If you are personally liable for the debt (i.e. recourse debt), the amount realized on the foreclosure or repossession includes the smaller of:
- The outstanding debt immediately before the transfer reduced by any amount for which you remain personally liable immediately after the transfer, or
- The FMV of the transferred property
The amount realized also includes any proceeds you received from the foreclosure sale.
If you are not personally liable for the debt (i.e. nonrecourse debt), the amount realized includes the full amount of the outstanding debt immediately before the transfer. This is true even if the FMV of the property is less than the outstanding debt immediately before the transfer.
Report GAIN from Disposition
Any gain from the disposition of property resulting from foreclosure, repossession, short sale or abandonment must be reported on your income tax return.
Report LOSS from Disposition
A loss from disposition of business, trade, or investment property resulting from foreclosure, repossession, short sale, or abandonment may be deducted on your income tax return.

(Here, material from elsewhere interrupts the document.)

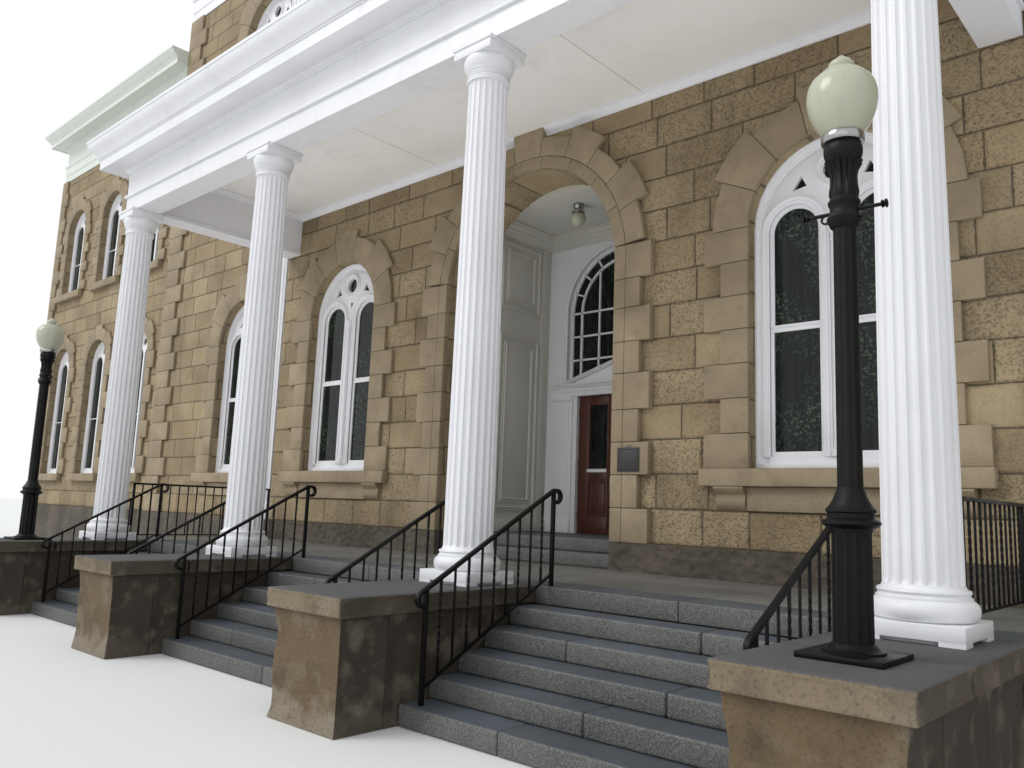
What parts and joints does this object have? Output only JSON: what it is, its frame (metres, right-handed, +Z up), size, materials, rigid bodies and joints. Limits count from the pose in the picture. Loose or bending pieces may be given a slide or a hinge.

Business / Rental Form 4797
Gain or loss resulting from the disposition of property (real and personal property) used in a trade or business or a rental activity should be reported on Form 4797.
Investment Schedule D
Gain or loss resulting from the disposition of property held for investment purposes should be reported on Form 1040, Schedule D.
Residential Property Schedule D
Gain resulting from the disposition of residential property not held for rental or investment purposes (i.e. vacation and second homes) should be reported on Form 1040, Schedule D.
Principal Residence
Gain resulting from the disposition of your principal residence to the extent not excludable under IRC Section 121 (Exclusion of Gain from Sale of Principal Residence), should be reported on Form 1040, Schedule D.
IRC Section 121 Exclusion
IRC Section 121; Exclusion of Gain from Sale of Principal Residence — Gain from the disposition of your principal residence resulting from foreclosure, repossession, short sale or abandonment may qualify for exclusion. The maximum amount of gain excludable under IRC Section 121, subject to eligibility, is $250,000, or $500,000 if married filing jointly.
Business or Investment Property
(including Property used in Rental Activities) — Loss from the disposition of property used in a trade or business or used in a rental activity resulting from a foreclosure, repossession, short sale, or abandonment may be deductible on your income tax return.
The information included in this flowchart and its accompanying worksheets is not intended to be legal, accounting, tax, investment or other professional advice. This flowchart and accompanying materials may not represent complete coverage of the entire topic and tax laws as they are excerpts from a larger body of law and related regulations. Therefore, before making any decisions or taking any action that might affect your personal finances, or business, you should consult a qualified professional advisor who understands your particular factual situation.